# EXERCISE DESCRIPTION:
Restate each of the lines given below, word for word.

^^^^

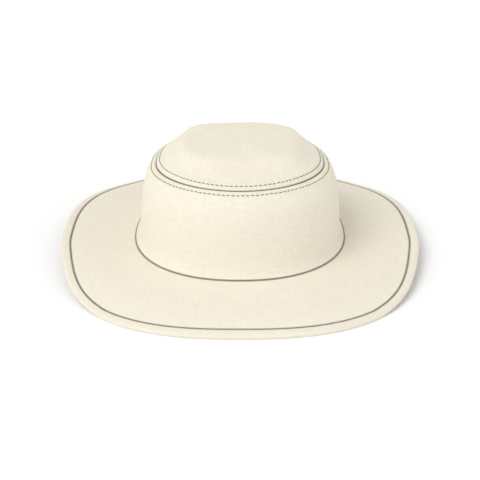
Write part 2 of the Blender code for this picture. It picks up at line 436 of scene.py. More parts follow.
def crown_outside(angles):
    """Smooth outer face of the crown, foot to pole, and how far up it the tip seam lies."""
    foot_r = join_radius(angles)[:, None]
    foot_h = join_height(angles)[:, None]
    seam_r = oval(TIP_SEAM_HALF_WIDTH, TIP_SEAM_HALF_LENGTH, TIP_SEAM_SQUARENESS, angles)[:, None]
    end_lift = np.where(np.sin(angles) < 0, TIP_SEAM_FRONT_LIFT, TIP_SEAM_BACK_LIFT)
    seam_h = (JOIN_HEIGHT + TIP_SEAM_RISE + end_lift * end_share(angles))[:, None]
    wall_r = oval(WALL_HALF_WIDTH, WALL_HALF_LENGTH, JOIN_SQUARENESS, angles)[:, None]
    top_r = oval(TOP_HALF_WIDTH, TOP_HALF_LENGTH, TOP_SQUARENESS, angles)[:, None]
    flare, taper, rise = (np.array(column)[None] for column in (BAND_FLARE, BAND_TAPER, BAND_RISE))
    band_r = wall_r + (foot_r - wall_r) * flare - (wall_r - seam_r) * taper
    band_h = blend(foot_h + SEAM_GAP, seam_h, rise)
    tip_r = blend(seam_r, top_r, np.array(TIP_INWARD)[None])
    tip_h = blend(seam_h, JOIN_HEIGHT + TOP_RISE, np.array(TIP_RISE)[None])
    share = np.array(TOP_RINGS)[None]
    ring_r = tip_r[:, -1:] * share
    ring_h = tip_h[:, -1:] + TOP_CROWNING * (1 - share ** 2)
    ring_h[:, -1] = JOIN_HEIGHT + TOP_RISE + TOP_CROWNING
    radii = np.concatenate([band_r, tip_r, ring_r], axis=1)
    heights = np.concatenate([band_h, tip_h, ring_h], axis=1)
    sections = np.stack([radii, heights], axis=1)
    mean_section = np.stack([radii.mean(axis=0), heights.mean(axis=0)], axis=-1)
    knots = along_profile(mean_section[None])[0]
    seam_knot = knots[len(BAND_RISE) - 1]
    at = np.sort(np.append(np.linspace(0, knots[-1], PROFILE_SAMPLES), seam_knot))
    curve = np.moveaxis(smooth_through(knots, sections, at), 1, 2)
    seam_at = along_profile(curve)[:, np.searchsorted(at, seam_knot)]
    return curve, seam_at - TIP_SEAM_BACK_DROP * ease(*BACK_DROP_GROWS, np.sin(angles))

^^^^

# RESULT FOR THIS TASK:
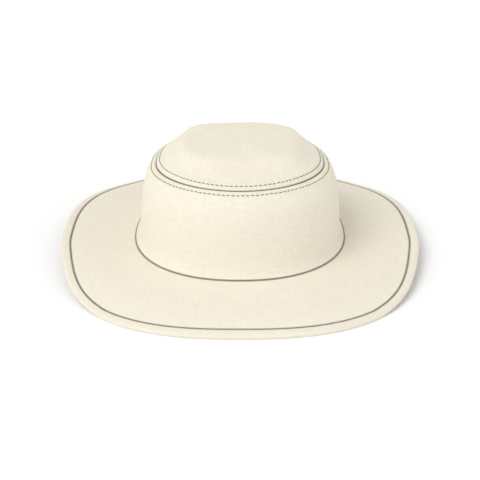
Write part 2 of the Blender code for this picture. It picks up at line 436 of scene.py. More parts follow.
def crown_outside(angles):
    """Smooth outer face of the crown, foot to pole, and how far up it the tip seam lies."""
    foot_r = join_radius(angles)[:, None]
    foot_h = join_height(angles)[:, None]
    seam_r = oval(TIP_SEAM_HALF_WIDTH, TIP_SEAM_HALF_LENGTH, TIP_SEAM_SQUARENESS, angles)[:, None]
    end_lift = np.where(np.sin(angles) < 0, TIP_SEAM_FRONT_LIFT, TIP_SEAM_BACK_LIFT)
    seam_h = (JOIN_HEIGHT + TIP_SEAM_RISE + end_lift * end_share(angles))[:, None]
    wall_r = oval(WALL_HALF_WIDTH, WALL_HALF_LENGTH, JOIN_SQUARENESS, angles)[:, None]
    top_r = oval(TOP_HALF_WIDTH, TOP_HALF_LENGTH, TOP_SQUARENESS, angles)[:, None]
    flare, taper, rise = (np.array(column)[None] for column in (BAND_FLARE, BAND_TAPER, BAND_RISE))
    band_r = wall_r + (foot_r - wall_r) * flare - (wall_r - seam_r) * taper
    band_h = blend(foot_h + SEAM_GAP, seam_h, rise)
    tip_r = blend(seam_r, top_r, np.array(TIP_INWARD)[None])
    tip_h = blend(seam_h, JOIN_HEIGHT + TOP_RISE, np.array(TIP_RISE)[None])
    share = np.array(TOP_RINGS)[None]
    ring_r = tip_r[:, -1:] * share
    ring_h = tip_h[:, -1:] + TOP_CROWNING * (1 - share ** 2)
    ring_h[:, -1] = JOIN_HEIGHT + TOP_RISE + TOP_CROWNING
    radii = np.concatenate([band_r, tip_r, ring_r], axis=1)
    heights = np.concatenate([band_h, tip_h, ring_h], axis=1)
    sections = np.stack([radii, heights], axis=1)
    mean_section = np.stack([radii.mean(axis=0), heights.mean(axis=0)], axis=-1)
    knots = along_profile(mean_section[None])[0]
    seam_knot = knots[len(BAND_RISE) - 1]
    at = np.sort(np.append(np.linspace(0, knots[-1], PROFILE_SAMPLES), seam_knot))
    curve = np.moveaxis(smooth_through(knots, sections, at), 1, 2)
    seam_at = along_profile(curve)[:, np.searchsorted(at, seam_knot)]
    return curve, seam_at - TIP_SEAM_BACK_DROP * ease(*BACK_DROP_GROWS, np.sin(angles))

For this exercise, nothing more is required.